La liste est longue.
On me dit que Cantat a "payé sa dette". Ce sont des termes qui me sont étrangers ; je ne considère pas que la justice est là pour "faire payer les gens". Je considère que chacun-e, en revanche, doit se questionner sur ses actes et leurs symboles.
On me dit qu'il faut dissocier l'homme de l'artiste ; expliquez moi comment vous faites cela. Vous l'applaudissez une fois sur deux ? Vous applaudissez en hurlant "j'admire l'artiste mais pas l'homme" ?
On me dit que cela fait 14 ans.
Le meurtre de Marie Trintignant par Cantat a été un séisme pour la jeune féministe que j'étais.
J'ai découvert, comme tant d'autres, ce que beaucoup de gens pouvaient penser des victimes de violences conjugales.
J'ai découvert que certain-es abruti-es se berçaient de l'illusion du poète déchu qui a tant et mal aimé, pour excuser Cantat.

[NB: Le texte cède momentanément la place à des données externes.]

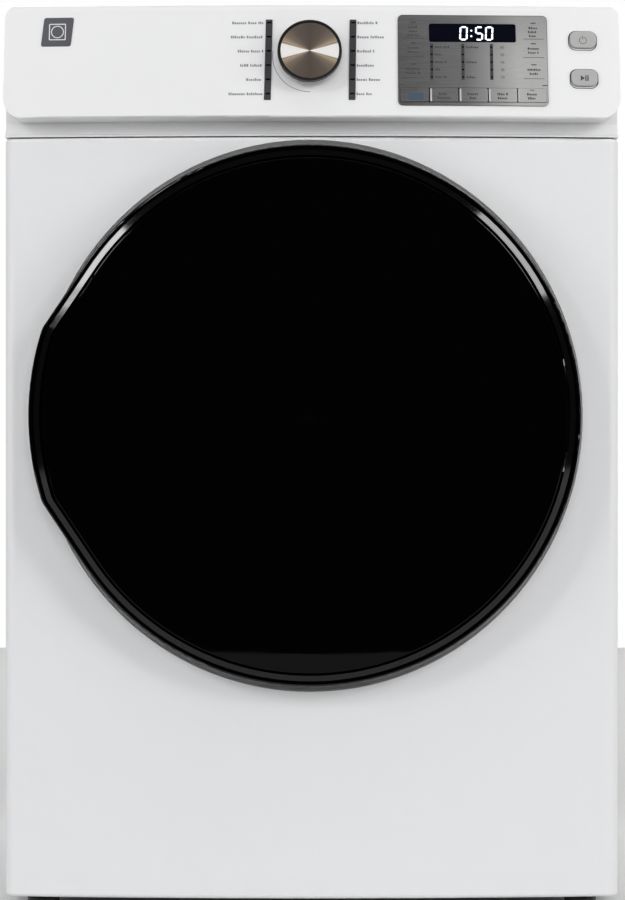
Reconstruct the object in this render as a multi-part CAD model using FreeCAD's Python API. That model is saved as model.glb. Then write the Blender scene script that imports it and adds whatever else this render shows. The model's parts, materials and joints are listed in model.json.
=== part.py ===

Les réactions à ce féminicide ont été - comme furent ensuite celles aux "affaires" DSK, Polanski, Baupin, Sapin etc - un parfait révélateur de l'état désastreux de la société française en matière de violences faites aux femmes. Marie Trintignant a été traînée dans la boue de la pire des façons ; ce qui a été dit à l'époque illustre vraiment à quel point nous sommes dans la posture quand il s'agit de violences conjugales. C'était une pute, une salope, une droguée, une hystérique et une alcoolique et il semblait bien à une partie de la population françaises qu'être cela en tout ou partie justifie qu'on vous massacre à mains nues. Nous trouvons toujours des excuses, des bonnes raisons pour que des femmes meurent: une pâte à crêpe pleine de grumeaux, des nuggets trop chers, une femme hystérique, un chanteur à fleur de peau.